There have been less serious incidents, too. Many years ago, I found myself in New Orleans during an unusual cold snap, without warm-enough clothes. I’ve also found myself running around at the last minute getting a new bottle of Advil and a tube of Neosporin.

I got tired of having this type of thing happen, so now I have a checklist. What is on your pre-travel checklist? Share your must-do items in the comments.

12 Comments for “Creating a pre-travel checklist”

  1. posted by Melissa on

    I have standing pre-trip and post-trip to do lists that I have used for years. I also have standing packing lists that I can adjust depending on the weather and destination. I have a list for camping trips too. I set dates for each item then when I do them I don’t check them off the list I just delete the date. That way they are there for the next trip.

    Depending on how long you will be gone and if your home will be empty think about canceling services like the newspaper or trash pick up. Have your mail held at the post office. Turn off or unplug appliances. Put valuables in your safety deposit box or safe.

  2. posted by LB on

    I don’t have a list like this per say. We took a long road trip several years ago and I kept the pre-travel list I made for it, referring back to it for subsequent trips. However, we take short trips often to visit family, and our most helpful list is one we call “just before leaving the house” checklist:

    Check the cat litter box and food and water, take out the trash, empty the dishwasher, lower the blinds, check the thermostats, turn off electronics, double check our luggage for glasses and prescription meds (we say anything else you forgot could be easily bought), and double check all doors to make sure they’re locked.

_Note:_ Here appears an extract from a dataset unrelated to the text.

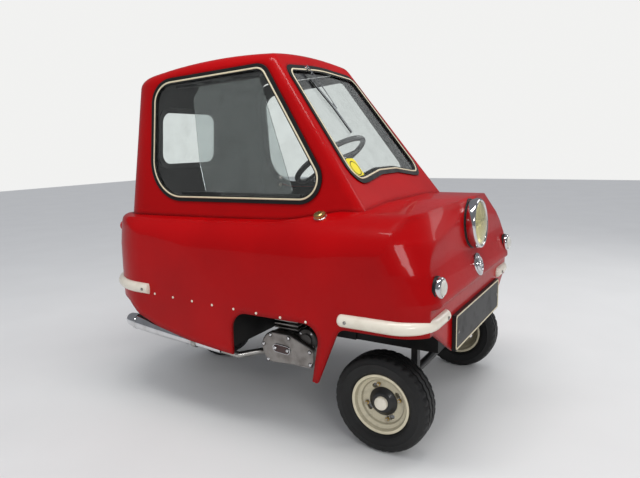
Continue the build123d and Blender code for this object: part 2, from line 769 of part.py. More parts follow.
# Steering column and wheel
COLUMN = Plane(origin=WHEEL_CENTRE, x_dir=(1, 0, 0),
               z_dir=(0, math.sin(math.radians(WHEEL_TILT)), math.cos(math.radians(WHEEL_TILT))))
with BuildPart() as steering_column:
    with BuildSketch(COLUMN.offset(-720)):
        Circle(COLUMN_R)
    extrude(amount=690)
    with BuildSketch(COLUMN.offset(-110)):
        Circle(SHAFT_R + RUNNING)
    extrude(amount=90, mode=Mode.SUBTRACT)
    with Locations((0, -400, FLOOR_Z - 200)):
        Box(300, 600, 400, mode=Mode.SUBTRACT)
export(steering_column.part, "steering_column")
with BuildPart() as steering_wheel:
    with BuildSketch(Plane(origin=WHEEL_CENTRE, x_dir=(1, 0, 0), z_dir=COLUMN.y_dir)):
        with Locations((WHEEL_RIM_R, 0)):
            Circle(WHEEL_SECTION_R)
    revolve(axis=Axis(WHEEL_CENTRE, COLUMN.z_dir))
    with BuildSketch(COLUMN.offset(-18)):
        Circle(24)
    extrude(amount=22)
    with BuildSketch(COLUMN.offset(-8)):
        with PolarLocations(0, 3, start_angle=90):
            with Locations((WHEEL_RIM_R / 2, 0)):
                Rectangle(WHEEL_RIM_R, 20)
    extrude(amount=6)
    with BuildSketch(COLUMN.offset(-95)):
        Circle(SHAFT_R)
    extrude(amount=90)
export(steering_wheel.part, "steering_wheel")

# Dash under the windscreen, with the bracket that holds the column
with BuildPart() as dash:
    with Locations((0, -370, 666)):
        Box(860, 64, 52)
    with Locations((0, -285, 655)):
        Box(44, 130, 12)
    add(HULLS[WALL], mode=Mode.INTERSECT)
    add(steering_column.part, mode=Mode.SUBTRACT)
export(dash.part, "dash")

# Outline of the engine's side cover: y, z, corner radius
ENGINE_COVER = [
    (-42, 262, 50),
    (-74, 306, 46),
    (-160, 304, 60),
    (-250, 268, 26),
    (-248, 208, 26),
    (-60, 196, 44),
]

# Engine: crankcase with its side cover, finned barrel up to the box over it
with BuildPart() as engine:
    with Locations((-320, -145, 240)):
        Box(100, 170, 84)
    with BuildSketch(Plane.YZ.offset(-384)):
        with BuildLine():
            FilletPolyline(points(ENGINE_COVER), radius=radii(ENGINE_COVER), close=True)
        make_face()
    extrude(amount=20)
    fillet(engine.faces().filter_by(Axis.X).sort_by(Axis.X)[0].edges(), 6)
    with BuildSketch(Plane.YZ.offset(-386)):
        with Locations((-128, 251)):
            SlotOverall(66, 26, rotation=4)
    extrude(amount=3)
    with Locations((-310, -130, 330)):
        Cylinder(30, 124)
    for step in range(6):
        with Locations((-310, -130, 300 + step * 13)):
            Box(92, 92, 4)
export(engine.part, "engine")
with BuildPart() as exhaust_pipe:
    with BuildLine() as route:
        FilletPolyline((-330, -60, 232), (-330, -20, 210), (-400, 40, 206), (-425, 92, 224), radius=20)
    with BuildSketch(Plane(origin=route.line @ 0, z_dir=route.line % 0)):
        Circle(11)
    sweep(path=route.line)
    add(engine.part, mode=Mode.SUBTRACT)
export(exhaust_pipe.part, "exhaust_pipe")
SILENCER = Plane(origin=(-425, 92, 224), x_dir=(1, 0, 0), z_dir=(0, 0.9945, 0.1045))
# Silencer: how far along it, its radius there
SILENCER_ROWS = [(0, 13), (300, 27), (405, 29), (452, 22)]
with BuildPart() as silencer:
    for (along, r), (next_along, next_r) in zip(SILENCER_ROWS, SILENCER_ROWS[1:]):
        with BuildSketch(SILENCER.offset(along)):
            Circle(r)
        with BuildSketch(SILENCER.offset(next_along)):
            Circle(next_r)
        loft(ruled=True)
    with BuildSketch(SILENCER.offset(452)):
        SlotOverall(30, 12)
    extrude(amount=-30, mode=Mode.SUBTRACT)
    with Locations((-425, 110, 242)):
        Box(26, 16, 44)
    add(cabin_space(SHEET), mode=Mode.SUBTRACT)
    add(exhaust_pipe.part, mode=Mode.SUBTRACT)
export(silencer.part, "silencer")

# Door handle and hinges
with BuildPart() as door_handle:
    with Locations((460, -262, 585)):
        Box(60, 24, 24)
    with Locations((490, -222, 585)):
        Box(8, 104, 16)
    add(HULLS[0.0], mode=Mode.SUBTRACT)
export(door_handle.part, "door_handle")
with BuildPart() as hinge_pins:
    for z in HINGE_HEIGHTS:
        with Locations((HINGE_X - 9, HINGE_Y + 12, z)):
            Box(18, 24, 60)
        with Locations((HINGE_X - 4, HINGE_Y + 2, z)):
            Box(24, 14, 26, mode=Mode.SUBTRACT)
        for level in (z + 22, z - 22):
            with Locations((HINGE_X, HINGE_Y, level)):
                Cylinder(9, 16)
        with Locations((HINGE_X, HINGE_Y, z)):
            Cylinder(HINGE_PIN_R, 44)
    add(HULLS[0.0], mode=Mode.SUBTRACT)
export(hinge_pins.part, "hinge_pins")
with BuildPart() as hinge_leaves:
    for z in HINGE_HEIGHTS:
        with Locations((HINGE_X, HINGE_Y, z)):
            Cylinder(8, 26)
        with Locations((HINGE_X - 8, HINGE_Y - 26, z)):
            Box(16, 44, 26)
        with Locations((HINGE_X, HINGE_Y, z)):
            Cylinder(HINGE_PIN_R + RUNNING, 60, mode=Mode.SUBTRACT)
    add(HULLS[0.0], mode=Mode.SUBTRACT)
export(hinge_leaves.part, "hinge_leaves")

# Controls: pedals on the footwell's front wall, and the gear lever on the floor
with BuildPart() as controls:
    for x in (-90, 60, 130):
        with Locations((x, FOOTWELL_Y + 30, 360)):
            Box(10, 60, 10)
        with Locations((x, FOOTWELL_Y + 64, 355)):
            Box(44, 8, 62)
    fillet(controls.edges().filter_by(Axis.Y), 3)
    with BuildSketch(Plane.XY.offset(FLOOR_Z)):
        with Locations((-195, -150)):
            Circle(12)
    extrude(amount=10)
    with BuildSketch(Plane.XY.offset(FLOOR_Z)):
        with Locations((-195, -150)):
            Circle(5)
    extrude(amount=250)
    with Locations((-195, -150, FLOOR_Z + 262)):
        Sphere(17)
export(controls.part, "controls")
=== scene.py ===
# %% [markdown]
# # Dressing a small three-wheeled car
# The car's hard parts come from a CAD model that is already in place. This lesson loads it, gives every part
# a finish made of nodes, and adds the small pieces that catch the eye: treads, trims, rivets, lenses, cushions.
# Everything is in metres: nose towards -Y, the driver's left towards +X, up +Z.

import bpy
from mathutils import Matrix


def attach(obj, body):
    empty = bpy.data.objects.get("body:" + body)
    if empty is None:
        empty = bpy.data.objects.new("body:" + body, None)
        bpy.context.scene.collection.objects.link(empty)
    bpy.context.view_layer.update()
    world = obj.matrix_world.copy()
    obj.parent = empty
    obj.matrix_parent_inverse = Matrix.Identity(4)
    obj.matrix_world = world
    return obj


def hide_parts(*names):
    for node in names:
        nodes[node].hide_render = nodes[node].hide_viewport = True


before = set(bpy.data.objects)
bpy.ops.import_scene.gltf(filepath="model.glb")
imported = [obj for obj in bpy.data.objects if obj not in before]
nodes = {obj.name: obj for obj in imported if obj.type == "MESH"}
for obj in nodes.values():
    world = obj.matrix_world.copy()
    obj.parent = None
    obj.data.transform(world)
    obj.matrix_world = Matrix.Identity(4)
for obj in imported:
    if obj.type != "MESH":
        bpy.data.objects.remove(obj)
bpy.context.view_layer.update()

# %% [markdown]
# ## Tools of the trade
# bpy is Blender itself, bmesh edits meshes, mathutils has its vectors, and a BVH tree finds where a ray meets
# a surface. That last one lets us lay trim on a curved panel without knowing its formula.

# %% Bring in Blender's own tools
import math

import bmesh
import bpy
from mathutils import Matrix, Vector
from mathutils.bvhtree import BVHTree

LEFT, REAR, UP = Vector((1, 0, 0)), Vector((0, 1, 0)), Vector((0, 0, 1))

# %% [markdown]
# ## Shader sums as plain Python
# A material in Blender is a net of nodes, and its maths reads badly as a list of links. Here one small class
# wraps a node's output, so that an ordinary sum such as 1 - mask adds the Math nodes for us. Colours never go
# through Math, which would turn them grey: they have a Mix node of their own.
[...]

    It gives us such piece of mind to run through that checklist before leaving. We also say a silly little saying when the garage door closes so we remember it went down.

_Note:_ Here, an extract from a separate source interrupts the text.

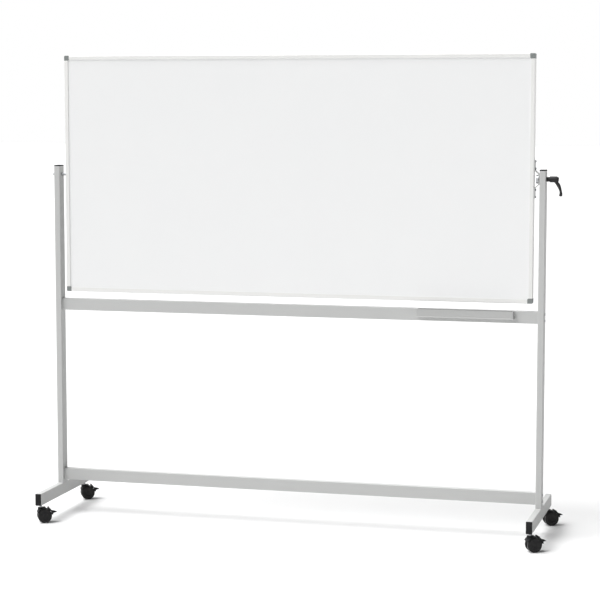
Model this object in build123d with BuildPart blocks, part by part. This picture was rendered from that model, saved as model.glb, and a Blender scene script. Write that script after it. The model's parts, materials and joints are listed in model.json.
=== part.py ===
"""Rolling whiteboard: a two-sided board that turns between the posts of a stand on four castors.

Frame: X runs along the board, Y from front to back, Z up. The origin is on the floor,
midway between the two posts. Sizes are in millimetres.
"""

from build123d import *
from math import cos, radians, sin, tan
import os

os.makedirs("parts", exist_ok=True)

# ---------------------------------------------------------------- driving dimensions

# Board
board_width = 2000.0
board_height = 1000.0
board_thickness = 30.0
board_gap = 31.0  # under the board, above the upper rail
edge_gap = 23.0  # between the board's edge and a post
frame_face = 16.0  # width of the aluminium frame seen from the front
frame_wall = 1.5
frame_corner_radius = 3.0
channel_depth = 8.0  # how far the panel goes into the frame
panel_thickness = 24.0
sheet_thickness = 0.6
corner_size = 21.0  # plastic corner pieces, seen from the front
corner_outer_radius = 4.0
corner_inner_radius = 6.0
peg_length = 20.0  # pegs of the corner pieces inside the frame bars
peg_clearance = 0.2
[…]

  3. posted by Caydence James on

    I used to have an actual paper checklist but now I use an app called “Packingpro” on my iPad Mini and so far it’s been a life saver! At first it looked extremely complicated but once I added a few considerations to my paper checklist (Categories, locations, etc) it’s been great! I now know exactly what I need to do, what I brought, where it is (or who has it) and it even allows me to have a master packing list so that I can add and take away items depending on what I need or add new things to any one of my lists! Other than TripIt and Flightpro, this is my most valuable travel app!

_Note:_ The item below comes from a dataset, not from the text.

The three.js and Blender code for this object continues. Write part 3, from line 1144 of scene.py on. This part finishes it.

  4. posted by Charlene Intriago on

    Great checklist. I plan on incorporating most of these items into my current checklist.

  5. posted by Tiffany Lynn Lepp on

    Great list Jeri.

    I’ve actually added “contacts” to my travel list. They are my eyes and most important.

    I forgot to bring contacts along on one trip. I woke up one morning, went to put them in, and nothing.

    It was quite a nightmare trying to get to a store and begging the employees for a sample set (all while almost blind).

    I’ve never forgotten them since. 🙂

  6. posted by Viki on

    Once my husband and I arrived at the car rental desk in our destination only to discover his driver’s license was expired. We now check the date before leaving.

  7. posted by Jai B on

    This is quite helpful. I’d add reviewing/editing the clothes to be packed, purchasing items to fill a hole or two (recently, a packable windbreaker/raincoat, good walking shoes). Break in the walking shoes.

  8. posted by Cindy on

    I usually use a list which I store electronically and update over time. (Thanks for some good idea.). My husband and I set off yesterday for a trip through the Carolinas. For some reason I didn’t use a checklist and I realized about an hour away from home that I’d forgotten my guidebook!

  9. posted by Robert on

    I think that our app is an excellent complementary tool for pre travel checklists (both business and pleasure). It’s a packing list app (currently android and bb, but in 30 days also for iphone) you can download it at:

  10. posted by Sandy on

    I’ve been meaning to start a list, and this is a great reminder and prompt. I’m selling on amazon and eBay so have to set my amazon account to inactive and stop any eBay listings, plus put my paperbackswap account on hold and make sure I return everything to the library and put my library holds in suspension. I also set my thermostat on vacation hold and put the water heater on vacation setting… Thanks for the inspiration!

  11. posted by liz on

    For longer trips – disconnect & lock your garage door. My door has opened while away due to someone with a similar code. Turn off water at your washing machine. Disconnect computers and TVs. Make sure your lawn is taken are of as well as snow removed.

    However, put timers on lights. There are some that have variable on/off buttons. I also set my radio to go on in the morning so there is noise in the house.

    If your home is monitored, let the company know so they dispatch asap in stead of trying to reach you first. Some police departments also have a vacation watch lists.

    My dad had a book which described opening & closing process for their condo in Florida. It helped them as well as other family members who would use the condo. It also had the condo rules, repair guys, restaurant info, etc.

  12. posted by Elizabeth B on

    The only thing I would add to the list is (alongside all the passport items): get foreign currency.

    This may, of course, be less relevant in the States. I know that many/most transactions can be done on credit card, and banks now have cash machines all over the place, but having a small sum to hand when you arrive has to be useful.